Tire makers cut expansion plans as market slows
As China's auto market slows, some tire makers are cutting expansion plans and relying on aftermarket sales to support demand.
SHANGHAI -- As China's auto market slows, some tire makers are cutting expansion plans and relying on aftermarket sales to support demand.
"Growth was at a slower pace than earlier and were weaker post the Olympics," says Goodyear's Darren Wells, executive president and chief financial officer.
In response, Goodyear is closing its plant in Australia and has bought out minority shareholders in its China business.
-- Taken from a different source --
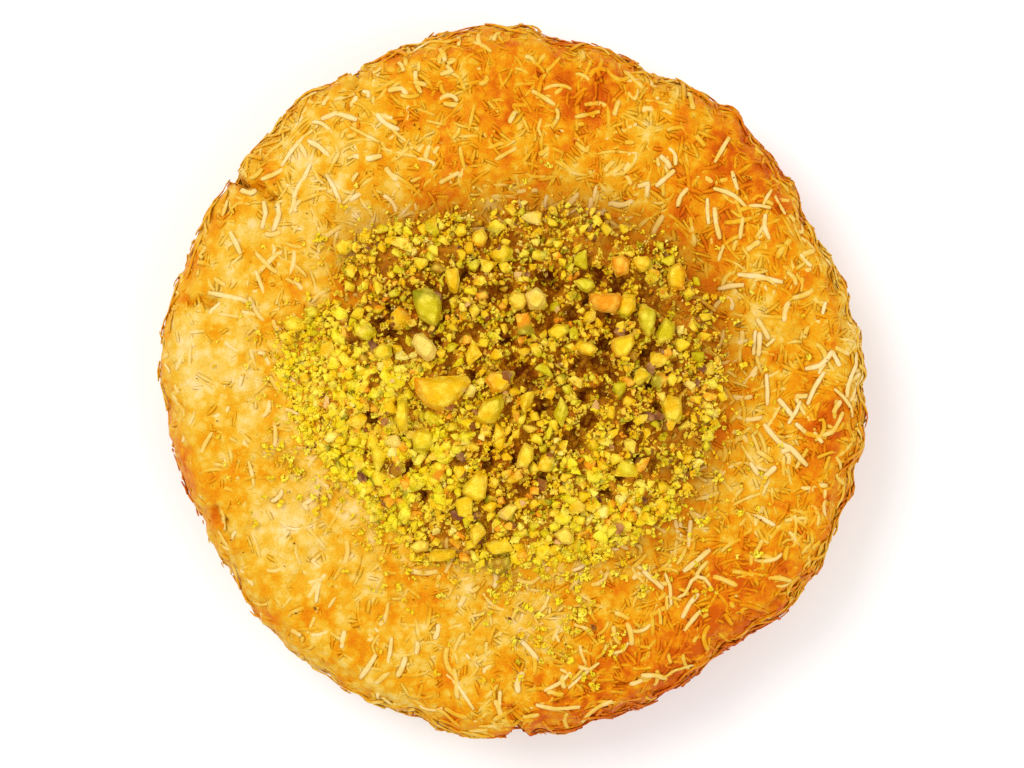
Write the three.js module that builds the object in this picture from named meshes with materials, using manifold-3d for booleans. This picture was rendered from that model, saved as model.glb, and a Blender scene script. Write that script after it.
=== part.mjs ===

Two tire makers that started slowly in China, Pirelli Tyre Co. and Yokohama, are now glad they did not build huge plants.
Giuseppe Cattaneo, CEO of Pirelli Tyre Co (China) says: "Being not too involved -- so far -- in the OE business [in China], we are keeping to our original plan for 2009. No special actions."
Earlier this year Pirelli said it is investing $100 million (then 681 million yuan) to double capacity in China. By 2011 the Italian tire maker will have capacity to make 11 million tires annually.
Meanwhile, Yuji Sakamoto, a planning executive at Yokohama Rubber (China) Co., says, "At the moment we have no plan to cut back on production in China, because our production capacity is not enough for the demand for our brand tires."
With a $25.4 million (174.6 million yuan) expansion recently completed, Hangzhou Yokohama Tire Co. can make 300,000 passenger car tires per year. A fourth phase expansion is expected to begin next year.
"Luckily our factory is not too big as [are] the other tire manufacturers" in China, says Sakamoto. "So we are not changing our plan now."
Domestic tire maker Shandong Linglong Rubber Co. is cutting production, depending on the market, says Jiang Guibo, a senior executive at the tire maker.
"Now the market is bad," he says. "We do [production] plans monthly."